We are working on enhancing time series validation for curves at the moment. One of the use cases for the time series of curves is PCA. Principal components can also be used in the validation of the time-series. This led me to write this week’s email on the background to PCA and the term structure.
A yield curve containing, say 14 tenors, typically makes a parallel movement, or close to it, between one day and the next. This means that when the time series of the 14 tenors are examined statistically the daily returns on, say, the 2Y rate will be highly correlated with those of, say, the 10Y rate. The “two tenor correlation” chart in the diagram below is an illustration of this. In fact, all of the possible pair-wise tenor combinations will have high correlation values. If we moved to three dimensions correlations are not possible but a 3-D chart can be plotted showing a regression line through the “swarm” of return observations from the combined say 2Y, 5Y, and 10Y time series. Beyond three dimensions visualizing relationships between time series is not possible. So, for analysing the relationships in the full data set we have to resort to a 2-D plot of all of the data.

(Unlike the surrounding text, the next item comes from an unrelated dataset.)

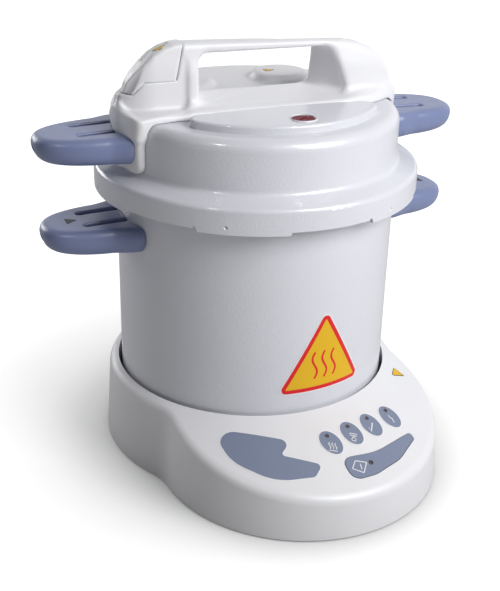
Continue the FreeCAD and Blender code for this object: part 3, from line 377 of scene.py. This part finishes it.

Statistically, all of those pair-wise relationships can be captured in a single construct such as the covariance or correlation matrix. However, the covariance matrix table contains a lot of data. The human eye cannot read it and infer what the yc’s real risk factors are. A review of the 2-D time series chart for all tenors would indicate that the bank has exposures to 1) a change in the level of the curve, 2) a change in its slope, or 3) a change in how much it bends. Can such a heuristic approach to risk management be correct? It turns out that it can and that it can be proven using a statistical technique called principal component analysis (PCA).
The purpose of PCA is to estimate the covariance matrix. It does so by drawing lines for each tenor in 14-D space that are centred by unit variance and orthogonal to each other. The explanatory power of the covariance matrix is allocated to the 14 orthogonal lines using eigenvectors. The result is an estimation of the risk factors of the yc. These risk factors are referred to as principal components (PCs). For highly correlated data like that in yc series, the explanatory power will be fully allocated after three iterations with PC1 being the risk factor for a change in the level of interest rates, PC2 being the slope factor and PC3 the curvature factor.
PCA emerged as a technique for yield curve analysis in the 1990s and 2000s. It proved that, in the fixed income and rates world, more than just a single “short rate” random variable was required to estimate the term structure. Around the same time, term structure models such as Hull White began to move from 1-factor models based on that single short rate to assuming there were two and maybe even three risk factors associated with a yc. In market risk, variations on techniques such as parametric and Monte Carlo VaR were developed to take advantage of PCA. A yc could be shocked by its PCs when estimating the valuation impact of its movements under different scenarios.